Film, television, and theatrical adaptations and references
- 1914: Anna Karenina (1914 film), a Russian adaptation directed by Vladimir Gardin.
- 1915: Anna Karenina (1915 film), an American version starring Danish actress Betty Nansen.
- 1927: Love (1927 film), an American version, starring Greta Garbo and directed by Edmund Goulding.
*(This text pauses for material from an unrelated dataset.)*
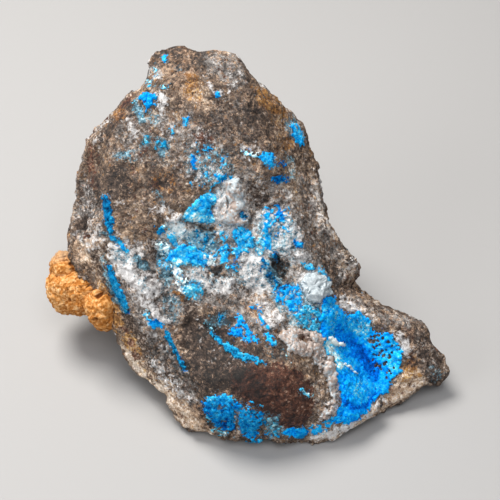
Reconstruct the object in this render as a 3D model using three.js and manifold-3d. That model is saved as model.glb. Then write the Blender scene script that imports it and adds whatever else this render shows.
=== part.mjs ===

This version featured significant changes from the novel and had two different endings, with a happy one for American audiences.
- 1935: Anna Karenina (1935 film), the critically acclaimed version, starring Greta Garbo and Fredric March and directed by Clarence Brown.
- 1948: Anna Karenina (1948 film) starring Vivien Leigh, Ralph Richardson and directed by Julien Duvivier.
- 1953: Anna Karenina (1953 film), a Russian version directed by Tatyana Lukashevich.
- 1960: Nahr al-Hob (River of Love), an Egyptian movie directed by Ezzel Dine Zulficar
- 1967: Anna Karenina (1967 film), a Russian version directed by Alexander Zarkhi.
- 1974: Anna Karenina (1974 film), a Russian version directed by Margarita Pilikhina.
- 1985: Anna Karenina (1985 film), a TV Movie starring Jacqueline Bisset and Christopher Reeve, directed by Simon Langton.
- 1997: Anna Karenina (1997 film), the first American version filmed entirely in Russia, directed by Bernard Rose and starring Sophie Marceau and Sean Bean.
- 2000: Anna Karenina (2000 film), a British version by David Blair and starring Helen McCrory and Kevin McKidd.
- 2012: Anna Karenina (2012 film), a British version by Joe Wright from a screenplay by Tom Stoppard, starring Keira Knightley and Jude Law.